With the advent of the Common European Framework and the Portfolio an international tool has been made available for securing standards within diversity, and for creating a more positive climate in the field of classroom evaluation. The CEF offers rating scales for any kind of communicative output for teachers without specialist training. The Portfolio transforms these scales into a self-evaluative device for students of different age groups. The overall evaluative approach is positive: Teachers and students, will positively describe individual levels of proficiency. New dimensions of communicative performance such as rich language or communicative success can also be assessed.

Günter Nold is a professor of Applied Linguistics and ESL/EFL education at the University of Dortmund, Department of English and American Studies. He has been involved in the development of English textbooks, in empirical research on learning and teaching in the EFL classroom, and at present he is a member of the DESI consortium (the English component), a project similar to PISA in scale.

Born in 1941, Konrad Schröder is a full Professor of English at the University of Augsburg. He is president of the Fachverband Moderne Fremdsprachen and of the Western European Region of FIPLV. He has written books and articles in the fields of language politics and policies, educational planning, student evaluation, the national FL Contest Germany, and on the history of FL acquisition and teaching in Europe.

Henning Rossa & Claudia Harsch, Levels of achievement & Assessment

Language Test Construction: How can we scale (foreign) language competences?


We would like to present two cases of how constructing scales in language assessment can work. First we will share our experience with the development of a listening comprehension test in the large scale assessment project DESI. The focus here is on competence as a construct and how the test tries to assess the central features of the construct. Second, we will try and deal in some detail with the processes needed to develop scales of competence.

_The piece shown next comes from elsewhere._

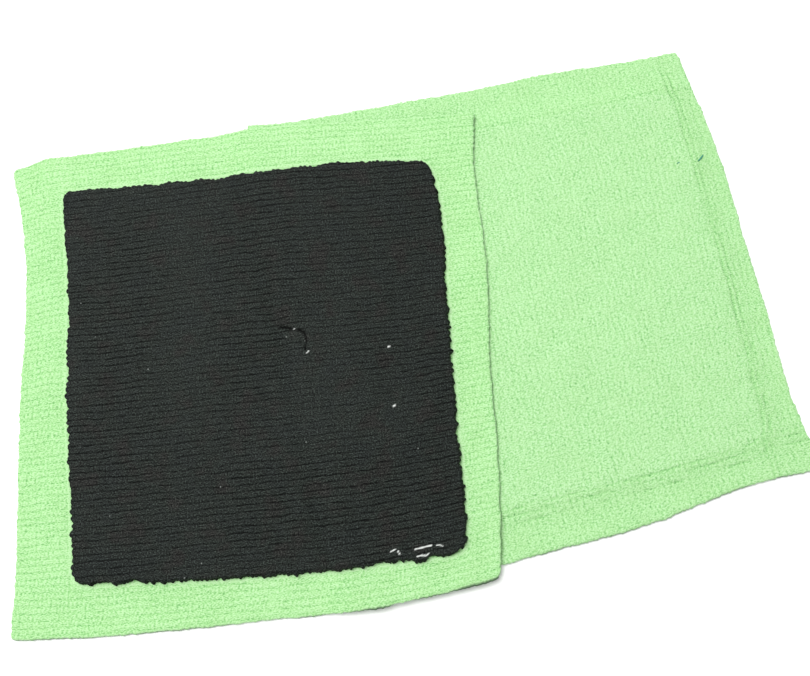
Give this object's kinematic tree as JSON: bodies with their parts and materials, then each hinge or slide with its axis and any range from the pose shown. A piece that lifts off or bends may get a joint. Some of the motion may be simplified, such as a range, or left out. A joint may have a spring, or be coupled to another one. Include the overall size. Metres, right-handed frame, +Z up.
{
  "type": "clay towel pair",
  "caption": "Light green microfibre clay towels for car paint, charcoal clay coat on one face: one clay side up, lying across another that is clay side down.",
  "frame": {"origin": "centre of the lower towel, on the surface it rests on, in the flat underside of its clay coat", "axes": "+Z up; +X and +Y along the lower towel's edges, with the upper towel lying towards -X"},
  "size_m": [0.5083, 0.3353, 0.0103],
  "materials": {
    "microfibre": "matte looped knit pile",
    "clay_polymer": "satin ridged polymer",
    "bond": "matte adhesive"
  },
  "bodies": {
    "lower_main": {"lower_towel_main": "microfibre", "lower_bond_coat_main": "bond", "lower_clay_coat_main": "clay_polymer"},
    "lower_flap": {"lower_towel_flap": "microfibre", "lower_bond_coat_flap": "bond", "lower_clay_coat_flap": "clay_polymer"},
    "upper_left": {"upper_towel_left": "microfibre", "upper_bond_coat_left": "bond", "upper_clay_coat_left": "clay_polymer"},
    "upper_right": {"upper_towel_right": "microfibre", "upper_bond_coat_right": "bond", "upper_clay_coat_right": "clay_polymer"}
  },
  "joints": [
    {"name": "lower_fold", "type": "hinge", "parent": "lower_main", "child": "lower_flap", "pos_m": [0.012, 0, 0.0104], "axis": [0, -1, 0], "range_deg": [0, 179]},
    {"name": "upper_lift", "type": "slide", "parent": "lower_main", "child": "upper_left", "axis": [0, 0, 1], "range_m": [0, 0.2]},
    {"name": "upper_fold", "type": "hinge", "parent": "upper_left", "child": "upper_right", "pos_m": [-0.1765, 0.0029, 0.0084], "axis": [-0.1461, -0.9893, 0], "range_deg": [0, 179]}
  ]
}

We will use here the example of assessing writing. Here the first step is to construct assessment scales for relevant criteria on the basis of the CEF. These scales have been constructed for ten different criteria, which will have to be condensed statistically into three scales. For each scale (overall performance - mechanics - task fullfillment) we provide a description of the competence and a competence scale linked to the CEF on the basis of the assessment scales.

Claudia Harsch and Henning Rossa are involved with language test construction in the large scale assessment project DESI as assistants to Prof. Dr. Günter Nold (Dortmund) and Prof. Dr. Konrad Schröder (Augsburg). They are both currently working on dissertations in foreign language assessment due to be completed in 2006.

Jörg Siebold, Levels of achievement

First I will demonstrate a brand-new teacher development package (DVD and handbook) which provides unique opportunities to observe English lesson extracts in various school settings. The video sequences give pre-service and in-service training groups the opportunity to observe eighteen techniques to develop essential speaking skills and to discuss both theoretical and practical issues. The users are also encouraged to reflect on their own practice and on their language-learning experiences. Then we will discuss criteria for the attainment of learning objective in relation to the assessment of particular spoken performances on the video. The discussion will be partly based on the Common European Framework of References for Languages.

Jörg Siebold is originally from Neuruppin near Berlin, but was educated at the University of Rostock. Then he worked as a teacher of English in the Neubrandenburg region for many years. In 1989 he returned to his alma mater and since then has been an EFL teacher trainer. He is currently working on the video project ”MELT”.
Wolfgang Zydatiss, Levels of achievement

"Standards in ELT: Communicative tasks and the development of functional competencies in Berlin's secondary schools"


The talk will present some of the results of three empirical studies carried out in the years 2000-2002 in various Berlin secondary schools: "Realschule", "Gymnasium" and their respective "regular" and "bilingual" streams. Some of the tests used were identical for all students which allows us to make comparisons and set up three levels of achievement relevant to the idea of "Mittlerer Schulabschluss". The presentation will focus upon the interdependencies between communicative tasks (or activities) and their respective difficulty for different groups of learners.

Once we understand better how specific linguistic and communicative competences develop under instructional settings we can make (empirically founded) recommendations as to what could be or should be appropriate benchmarks of achievement for particular age groups to be considered an ELT standard. However, the great variety of achievement observed in these classes begs a whole chain of (open) questions which have to be addressed politically, institutionally and didactically.

Wolfgang Zydatiss has been professor of applied linguistics (EFL pedagogy) at Berlin's Freie Universität since 1980. He was a teacher at various secondary schools in Berlin, Edinburgh and London before he took up postgraduate studies in Applied Linguistics at Edinburgh University. His research interests comprise inter-language studies, content and language integrated learning, teacher training, language testing and the evaluation of experimental school projects.